Work required: Give the data a second time, exactly and in full.
===============
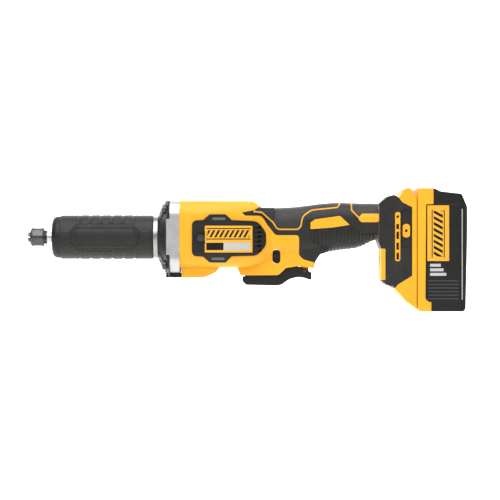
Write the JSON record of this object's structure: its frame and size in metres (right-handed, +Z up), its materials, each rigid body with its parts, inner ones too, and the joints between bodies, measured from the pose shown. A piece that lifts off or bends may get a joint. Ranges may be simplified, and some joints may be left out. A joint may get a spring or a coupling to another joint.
{
  "type": "cordless die grinder",
  "caption": "Straight battery-powered die grinder: collet nose in a rubber sleeve, square gear case, gripped handle with a paddle switch, and a slide-on battery across its tail.",
  "frame": {"origin": "centre of the collet's mouth, on the spindle axis", "axes": "+X from the nose back to the battery along the spindle, +Z up from the paddle's side to the top of the handle, +Y to the tool's right"},
  "size_m": [0.422, 0.075, 0.1181],
  "materials": {
    "yellow_plastic": "satin",
    "battery_yellow": "satin",
    "black_rubber": "soft matt",
    "grey_rubber": "soft matt, finely grained",
    "dark_plastic": "fine grain",
    "cover_casting": "black powder coat over a casting",
    "plate_aluminium": "bead blasted",
    "turned_steel": "turned",
    "dark_steel": "blackened",
    "bearing_steel": "ground",
    "lamination": "stamped",
    "copper": "enamelled",
    "board": "solder mask",
    "cell_wrap": "shrink sleeve",
    "felt": "felt",
    "lead_cover": "silicone"
  },
  "bodies": {
    "root": {"bearing_carrier": "plate_aluminium", "bearing_retainer": "dark_steel", "bearing_rings": "bearing_steel", "clamp_ring": "dark_steel", "control_module": "plate_aluminium", "dial_bezel": "yellow_plastic", "foot_cover_left": "black_rubber", "foot_cover_right": "black_rubber", "foot_vents": "yellow_plastic", "front_cover": "cover_casting", "front_cover_screws": "dark_steel", "grip_pads_left": "grey_rubber", "grip_pads_right": "grey_rubber", "handle_frame_left": "black_rubber", "handle_frame_right": "black_rubber", "housing_left": "yellow_plastic", "housing_right": "yellow_plastic", "housing_screws": "dark_steel", "motor_leads": "lead_cover", "motor_plate": "plate_aluminium", "nose_barrel": "turned_steel", "nose_bezel": "dark_plastic", "nose_seal": "felt", "paddle_pin": "dark_steel", "paddle_spring": "turned_steel", "ribbed_grip_left": "grey_rubber", "ribbed_grip_right": "grey_rubber", "rubber_sleeve": "black_rubber", "side_cover_left": "dark_plastic", "side_cover_right": "dark_plastic", "side_cover_screws": "dark_steel", "stator_coils": "copper", "stator_core": "lamination", "supply_leads": "lead_cover", "switch_module": "dark_plastic", "tag_covers": "yellow_plastic", "terminal_blades": "copper", "terminal_block": "dark_plastic", "vent_screens": "dark_steel"},
    "spindle_set": {"spindle": "turned_steel", "spindle_dust_ring": "black_rubber", "bearing_races": "bearing_steel", "shaft_coupling": "turned_steel", "rotor_shaft": "turned_steel", "rotor_core": "lamination", "cooling_fan": "dark_plastic"},
    "collet_set": {"collet": "dark_steel"},
    "nut_set": {"collet_nut": "dark_steel"},
    "paddle_set": {"paddle": "dark_plastic"},
    "plunger_set": {"switch_plunger": "dark_plastic"},
    "lock_set": {"lock_bolt": "dark_plastic"},
    "dial_set": {"speed_dial": "dark_plastic"},
    "battery_set": {"battery_base": "battery_yellow", "battery_cover": "dark_plastic", "battery_cells": "cell_wrap", "cell_holders": "dark_plastic", "battery_board": "board", "release_spring": "turned_steel"},
    "release_set": {"release_button": "battery_yellow"},
    "gauge_set": {"gauge_button": "dark_plastic"}
  },
  "joints": [
    {"name": "spindle_spin", "type": "hinge", "parent": "root", "child": "spindle_set", "pos_m": [0, 0, 0], "axis": [1, 0, 0], "continuous": true},
    {"name": "collet_slide", "type": "slide", "parent": "spindle_set", "child": "collet_set", "axis": [-1, 0, 0], "range_m": [0, 0.0075]},
    {"name": "nut_turn", "type": "hinge", "parent": "collet_set", "child": "nut_set", "pos_m": [0, 0, 0], "axis": [-1, 0, 0], "range_deg": [0, 2160]},
    {"name": "paddle_press", "type": "hinge", "parent": "root", "child": "paddle_set", "pos_m": [0.26705, 0, -0.0325], "axis": [0, 1, 0], "range_deg": [0, 6], "stiffness_Nm_per_rad": 3, "springref_deg": -4.58, "deforming": ["paddle_spring"]},
    {"name": "plunger_slide", "type": "slide", "parent": "root", "child": "plunger_set", "axis": [0, 0, 1], "range_m": [0, 0.0045]},
    {"name": "lock_slide", "type": "slide", "parent": "root", "child": "lock_set", "axis": [0, -1, 0], "range_m": [0, 0.004]},
    {"name": "dial_turn", "type": "hinge", "parent": "root", "child": "dial_set", "pos_m": [0.34755, 0, -0.0208], "axis": [0, 1, 0], "range_deg": [0, 280]},
    {"name": "battery_slide", "type": "slide", "parent": "root", "child": "battery_set", "axis": [0, 0, 1], "range_m": [0, 0.088]},
    {"name": "release_press", "type": "slide", "parent": "battery_set", "child": "release_set", "axis": [1, 0, 0], "range_m": [0, 0.0033], "stiffness_N_per_m": 500, "springref_m": -0.002, "deforming": ["release_spring"]},
    {"name": "gauge_press", "type": "slide", "parent": "battery_set", "child": "gauge_set", "axis": [0, 0, 1], "range_m": [0, 0.001], "stiffness_N_per_m": 600, "springref_m": -0.001}
  ],
  "couplings": [
    {"joint": "nut_turn", "follows": "collet_slide", "rad_per_m": 5026.5},
    {"joint": "plunger_slide", "follows": "paddle_press", "m_per_rad": 0.041}
  ]
}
===============
Right answer:
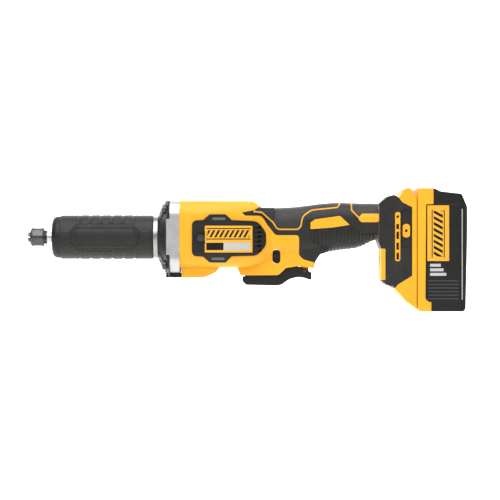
Write the JSON record of this object's structure: its frame and size in metres (right-handed, +Z up), its materials, each rigid body with its parts, inner ones too, and the joints between bodies, measured from the pose shown. A piece that lifts off or bends may get a joint. Ranges may be simplified, and some joints may be left out. A joint may get a spring or a coupling to another joint.
{
  "type": "cordless die grinder",
  "caption": "Straight battery-powered die grinder: collet nose in a rubber sleeve, square gear case, gripped handle with a paddle switch, and a slide-on battery across its tail.",
  "frame": {"origin": "centre of the collet's mouth, on the spindle axis", "axes": "+X from the nose back to the battery along the spindle, +Z up from the paddle's side to the top of the handle, +Y to the tool's right"},
  "size_m": [0.422, 0.075, 0.1181],
  "materials": {
    "yellow_plastic": "satin",
    "battery_yellow": "satin",
    "black_rubber": "soft matt",
    "grey_rubber": "soft matt, finely grained",
    "dark_plastic": "fine grain",
    "cover_casting": "black powder coat over a casting",
    "plate_aluminium": "bead blasted",
    "turned_steel": "turned",
    "dark_steel": "blackened",
    "bearing_steel": "ground",
    "lamination": "stamped",
    "copper": "enamelled",
    "board": "solder mask",
    "cell_wrap": "shrink sleeve",
    "felt": "felt",
    "lead_cover": "silicone"
  },
  "bodies": {
    "root": {"bearing_carrier": "plate_aluminium", "bearing_retainer": "dark_steel", "bearing_rings": "bearing_steel", "clamp_ring": "dark_steel", "control_module": "plate_aluminium", "dial_bezel": "yellow_plastic", "foot_cover_left": "black_rubber", "foot_cover_right": "black_rubber", "foot_vents": "yellow_plastic", "front_cover": "cover_casting", "front_cover_screws": "dark_steel", "grip_pads_left": "grey_rubber", "grip_pads_right": "grey_rubber", "handle_frame_left": "black_rubber", "handle_frame_right": "black_rubber", "housing_left": "yellow_plastic", "housing_right": "yellow_plastic", "housing_screws": "dark_steel", "motor_leads": "lead_cover", "motor_plate": "plate_aluminium", "nose_barrel": "turned_steel", "nose_bezel": "dark_plastic", "nose_seal": "felt", "paddle_pin": "dark_steel", "paddle_spring": "turned_steel", "ribbed_grip_left": "grey_rubber", "ribbed_grip_right": "grey_rubber", "rubber_sleeve": "black_rubber", "side_cover_left": "dark_plastic", "side_cover_right": "dark_plastic", "side_cover_screws": "dark_steel", "stator_coils": "copper", "stator_core": "lamination", "supply_leads": "lead_cover", "switch_module": "dark_plastic", "tag_covers": "yellow_plastic", "terminal_blades": "copper", "terminal_block": "dark_plastic", "vent_screens": "dark_steel"},
    "spindle_set": {"spindle": "turned_steel", "spindle_dust_ring": "black_rubber", "bearing_races": "bearing_steel", "shaft_coupling": "turned_steel", "rotor_shaft": "turned_steel", "rotor_core": "lamination", "cooling_fan": "dark_plastic"},
    "collet_set": {"collet": "dark_steel"},
    "nut_set": {"collet_nut": "dark_steel"},
    "paddle_set": {"paddle": "dark_plastic"},
    "plunger_set": {"switch_plunger": "dark_plastic"},
    "lock_set": {"lock_bolt": "dark_plastic"},
    "dial_set": {"speed_dial": "dark_plastic"},
    "battery_set": {"battery_base": "battery_yellow", "battery_cover": "dark_plastic", "battery_cells": "cell_wrap", "cell_holders": "dark_plastic", "battery_board": "board", "release_spring": "turned_steel"},
    "release_set": {"release_button": "battery_yellow"},
    "gauge_set": {"gauge_button": "dark_plastic"}
  },
  "joints": [
    {"name": "spindle_spin", "type": "hinge", "parent": "root", "child": "spindle_set", "pos_m": [0, 0, 0], "axis": [1, 0, 0], "continuous": true},
    {"name": "collet_slide", "type": "slide", "parent": "spindle_set", "child": "collet_set", "axis": [-1, 0, 0], "range_m": [0, 0.0075]},
    {"name": "nut_turn", "type": "hinge", "parent": "collet_set", "child": "nut_set", "pos_m": [0, 0, 0], "axis": [-1, 0, 0], "range_deg": [0, 2160]},
    {"name": "paddle_press", "type": "hinge", "parent": "root", "child": "paddle_set", "pos_m": [0.26705, 0, -0.0325], "axis": [0, 1, 0], "range_deg": [0, 6], "stiffness_Nm_per_rad": 3, "springref_deg": -4.58, "deforming": ["paddle_spring"]},
    {"name": "plunger_slide", "type": "slide", "parent": "root", "child": "plunger_set", "axis": [0, 0, 1], "range_m": [0, 0.0045]},
    {"name": "lock_slide", "type": "slide", "parent": "root", "child": "lock_set", "axis": [0, -1, 0], "range_m": [0, 0.004]},
    {"name": "dial_turn", "type": "hinge", "parent": "root", "child": "dial_set", "pos_m": [0.34755, 0, -0.0208], "axis": [0, 1, 0], "range_deg": [0, 280]},
    {"name": "battery_slide", "type": "slide", "parent": "root", "child": "battery_set", "axis": [0, 0, 1], "range_m": [0, 0.088]},
    {"name": "release_press", "type": "slide", "parent": "battery_set", "child": "release_set", "axis": [1, 0, 0], "range_m": [0, 0.0033], "stiffness_N_per_m": 500, "springref_m": -0.002, "deforming": ["release_spring"]},
    {"name": "gauge_press", "type": "slide", "parent": "battery_set", "child": "gauge_set", "axis": [0, 0, 1], "range_m": [0, 0.001], "stiffness_N_per_m": 600, "springref_m": -0.001}
  ],
  "couplings": [
    {"joint": "nut_turn", "follows": "collet_slide", "rad_per_m": 5026.5},
    {"joint": "plunger_slide", "follows": "paddle_press", "m_per_rad": 0.041}
  ]
}